The article also did not have much new to say about best places to stay in terrain other than avoiding tall objects. For instance trees are not always a poor choice...if they are within a dense forest and one is not beneath or near one of the taller trees. In fact the dried leaf matter below many conifers is an excellent insulator across which lightning is not likely to flow. Any lightning hitting tallest trees in a forest on deeper soils is more likely to follow the main trunk down into the ground and then expand out beneath the ground. Of course such places below tree canopies are also certain to be more pleasantly drier during rains. Find spots that while under leaf canopies are not directly adjacent to any larger trunks.
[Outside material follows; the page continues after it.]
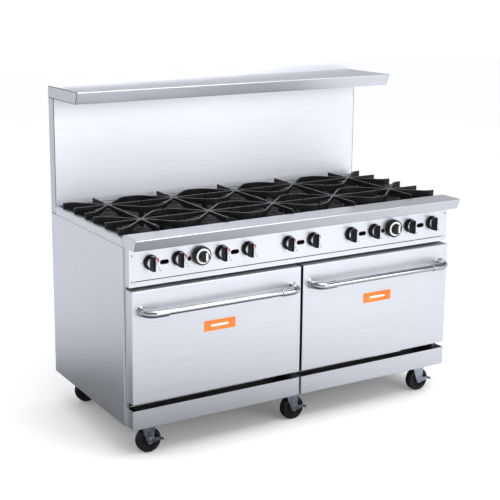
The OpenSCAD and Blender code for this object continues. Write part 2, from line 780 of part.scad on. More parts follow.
chassis_rails();
chassis_posts();
chassis_plates();
side_panels();
rear_panel();
riser();
overhead_shelf();
front_ledge();
side_rails();
control_panel();
kick_plates();
oven_boxes();
oven_insulation();
oven_front_frame();
supply_pipe();
gas_pipework();
gas_valves();
burner_heads();
burner_tubes();
fasteners();
grates();
door_skin(-oven_x);  // door_left_skin
door_liner(-oven_x);  // door_left_liner
door_handle(-oven_x);  // door_left_handle
door_plate(-oven_x);  // door_left_plate
door_skin(oven_x);  // door_right_skin
door_liner(oven_x);  // door_right_liner
door_handle(oven_x);  // door_right_handle
door_plate(oven_x);  // door_right_plate
crumb_tray(-tray_end, tray_split - 0.5);  // crumb_tray_left
crumb_tray(tray_split + 0.5, tray_end);  // crumb_tray_right
oven_rack(-oven_x);  // oven_rack_left
oven_rack(oven_x);  // oven_rack_right
thermostat_dial(-thermo_x);  // thermostat_dial_left
thermostat_dial(thermo_x);  // thermostat_dial_right
for (n = [1 : 10])
    burner_knob(n);
for (n = [1 : 6]) {
    caster_fork(n);
    caster_wheel(n);
}
for (n = [1 : 3])
    brake_pedal(n);
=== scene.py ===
"""Finished surfaces, fittings and a plain studio for a commercial gas range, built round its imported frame."""
import json
import math

import bmesh
import bpy
import numpy as np
from bpy.props import FloatProperty, FloatVectorProperty, PointerProperty
from mathutils import Euler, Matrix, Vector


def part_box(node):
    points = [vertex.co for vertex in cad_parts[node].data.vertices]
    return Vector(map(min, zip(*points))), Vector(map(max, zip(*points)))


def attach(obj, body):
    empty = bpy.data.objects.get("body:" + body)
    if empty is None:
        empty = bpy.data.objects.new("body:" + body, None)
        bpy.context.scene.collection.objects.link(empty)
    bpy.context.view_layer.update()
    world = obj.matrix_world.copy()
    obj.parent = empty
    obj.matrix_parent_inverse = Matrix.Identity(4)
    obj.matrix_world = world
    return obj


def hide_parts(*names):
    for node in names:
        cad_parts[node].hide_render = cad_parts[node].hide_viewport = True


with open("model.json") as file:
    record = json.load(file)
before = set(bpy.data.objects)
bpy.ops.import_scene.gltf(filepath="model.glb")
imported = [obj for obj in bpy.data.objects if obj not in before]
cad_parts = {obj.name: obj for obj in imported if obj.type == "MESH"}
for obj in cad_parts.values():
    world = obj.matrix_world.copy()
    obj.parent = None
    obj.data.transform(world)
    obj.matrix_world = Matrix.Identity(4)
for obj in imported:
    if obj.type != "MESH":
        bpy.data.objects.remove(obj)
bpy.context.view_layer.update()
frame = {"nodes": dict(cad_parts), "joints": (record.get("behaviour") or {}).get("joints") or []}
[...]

In granite geology, bedrock tends to be broken up into regular joint cracking. Some are wide enough to fit a truck while many others are rock touching rock. Inside those narrower cracks is all matter of plant roots, soil, and moisture. Lightning ground currents are more likely to follow such joint cracks versus other areas of bedrock because the resistance is likely less. So don't make your stand over a narrow joint crack. In granite geology there are often flat coarse granite sand areas aka gruss flats, between bedrock that are well drained and relatively dry versus other soils. Good places to pitch a tent on. Lightning ground currents tend to flash spreading over the surface of wet bedrock are likely to go around such sand.

In uneven mountainous landscapes, the safest areas tend to be at the base of steep slopes (not small slopes). But perferably in dry areas thus not where seeps come out. Those areas also are more likely to have talus that often has ready places to get beneath and place gear out of rain. So storms are brewing and you have some time to move about in the local landscape? Head to the base of talus slopes.

An area to avoid is landscape knees. Say there is flat terrain that drops off at a knee down to lower areas. Stay well away from such knees even though they may not stick up like a tree, if a step leader up in the air is moving across from the lower areas towards the knee, as soon as it meets the knee it may draw streamers up and complete the path causing bolts.

Another strategy to be significantly more safe is to carry a super light plastic trash bag like this that one:

http://www.thenerds.net/GENUINE_JOE.Gen ... 04046.html

that one can totally get inside while stooping in the lightning position per the article. However the bag needs to be like new WITHOUT ANY PIN HOLES. This will make your otherwise very conductive body seem to be a far higher electrical path versus anything adjacent so any lightning air or ground currents are likely to go around you. One bag is less than an ounce and takes up little space.